Now look at the situation Harbaugh is walking into.
The Giants do not have a proven quarterback of the future. The roster is overvalued. The offensive identity remains unclear. Jaxson Dart and Cam Skattebo are fun college football stories, but projecting them as solutions requires a leap of faith — and a modern offensive mind. If Harbaugh couldn’t consistently unlock the full postseason potential of Lamar Jackson, one of the most dynamic quarterbacks in NFL history, what exactly is the plan here?
That’s the question no one is asking loudly enough.
Meanwhile, Atlanta — guided by new team president Matt Ryan — quietly avoided this entire mess. The Falcons recognized where the league is going and stepped away from nostalgia hires in favor of forward-thinking solutions. That’s how franchises close gaps. That’s how they get relevant.

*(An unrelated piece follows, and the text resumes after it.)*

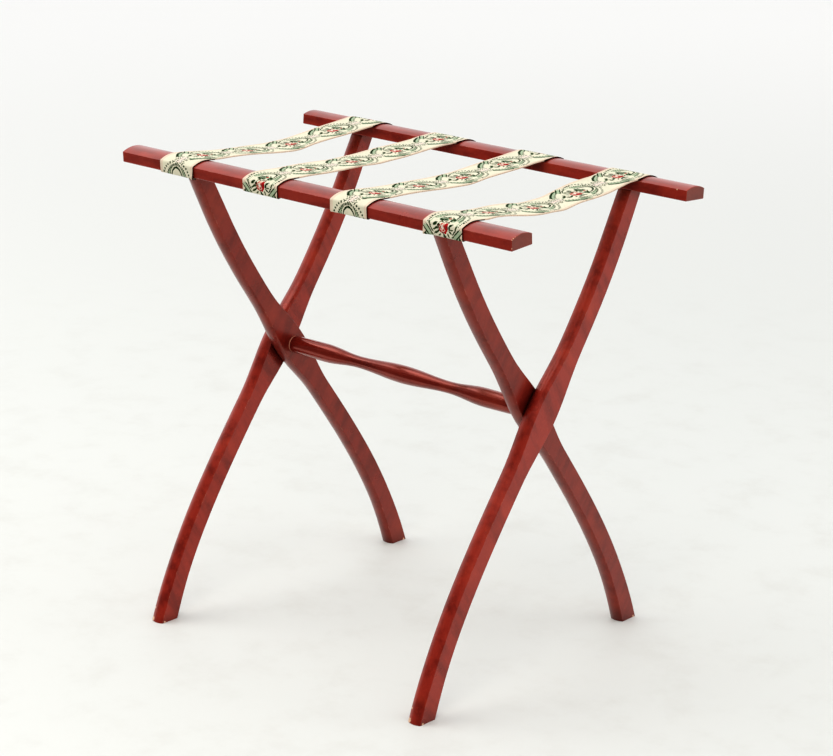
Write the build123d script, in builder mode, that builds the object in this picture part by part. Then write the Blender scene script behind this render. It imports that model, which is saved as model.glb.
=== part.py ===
from build123d import *
from math import asin, atan2, cos, hypot, pi, radians, sin, sqrt, tan
import os

# A folding luggage rack: two X-crossed frames of curved legs, each under its own rail, turn on
# pins at the ends of a turned stretcher and are held open by four webbing straps.
# Millimetres and degrees. X runs along the rails, +Y to the back, +Z up, floor at Z = 0.

os.makedirs("parts", exist_ok=True)

# ---------------------------------------------------------------- driving dimensions
# Rails
wood_height = 509.4  # floor to the crown of the rails
rail_length = 538.0
rail_depth = 30.4  # front to back
rail_side_height = 11.1  # flat part of the rail's side
rail_crown = 3.4  # rise of the arched top above the sides
rail_spread = 273.0  # between the centre lines of the two rails, rack open
rail_tilt = 3.6  # a rail's outer side lies lower, because the straps have stretched
rail_edge_radius = 1.0  # eased long edges underneath
rail_end_radius = 0.6  # eased edges of the end cuts

# Legs
leg_thickness = 16.4
leg_clear_width = 325.4  # between the inner legs
leg_gap = 1.2  # between an inner leg and the outer leg beside it
leg_width = 23.3
leg_pivot_width = 36.0  # at the swelling round the pivot
leg_foot_width = 25.6
leg_top_width = 21.2
leg_swell_reach = 76.0  # from the pivot to the end of the swelling, along the leg
leg_foot_flare = 95.0
leg_top_taper = 75.0
leg_crown = 2.4  # rise of the rounded narrow edges

# Centre line of an outer leg, seen from the side: foot in front, top at the back
foot_spread = 353.0  # between the centres of the front and back feet
foot_lean = 18.5  # from vertical
shin_out = 127.0  # a point of the lower curve, out from the pivot
shin_height = 105.0
pivot_height = 282.0
pivot_lean = 36.0
neck_out = 95.5  # a point of the upper curve, out from the pivot
neck_height = 420.0
top_inset = 1.3  # leg top's centre, in from the rail's centre line
top_lean = 28.0

# Stretcher
stretcher_middle_diameter = 19.6
stretcher_neck_diameter = 12.8
stretcher_neck_out = 65.0
stretcher_shoulder_diameter = 20.2
stretcher_shoulder_out = 114.0
stretcher_end_diameter = 19.0

# Pivot pins and washers
pin_diameter = 8.0
pin_depth_in_stretcher = 20.0
pin_depth_in_outer_leg = 11.5
pin_end_chamfer = 0.6
pin_end_relief = 0.5
pin_fixed_clearance = 0.02
pin_running_clearance = 0.06
washer_diameter = 22.0
washer_thickness = 1.0
washer_bore_clearance = 0.25

# Dowels between leg tops and rails
dowel_diameter = 8.0
dowel_depth_in_leg = 20.0
dowel_depth_in_rail = 9.5
dowel_inset = 5.0  # from the leg top's centre, towards the middle of the rack
dowel_end_chamfer = 0.8
dowel_end_relief = 0.4
dowel_clearance = 0.02

# Webbing straps
strap_sags = (10.0, 4.5, 7.0, 12.5)  # middle of each strap below the webbing over the rails
strap_inset = 84.5  # from a rail's end to the middle of the outermost strap
webbing_width = 49.0
webbing_thickness = 1.2
webbing_clearance = 0.15  # between webbing and wood
webbing_belly = 1.0  # degrees that a half strap bows below the straight line
webbing_tail = 20.0  # turned in under the rail
webbing_notch_clearance = 0.5  # round a leg top
webbing_smallest_tab = 6.0
webbing_split_clearance = 0.3  # between the parts of a strap that fold against each other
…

The Giants? They bought a name.
Expect New York to look organized early. Expect discipline. Expect a few preseason ATS wins as Harbaugh leans on veterans to reassert control. Then expect the limitations to surface when innovation matters most.
Take the under on Giants wins. Save the receipt. Revisit this in two or three seasons when the honeymoon is long gone and the questions are unavoidable.
John Harbaugh would have been a terrific hire in 2015.
In 2026? He’s expensive, stubborn and increasingly ordinary — a symbol of stability in a league that demands evolution.
Have fun, Big Blue. Don’t say the ball knowers didn’t warn you.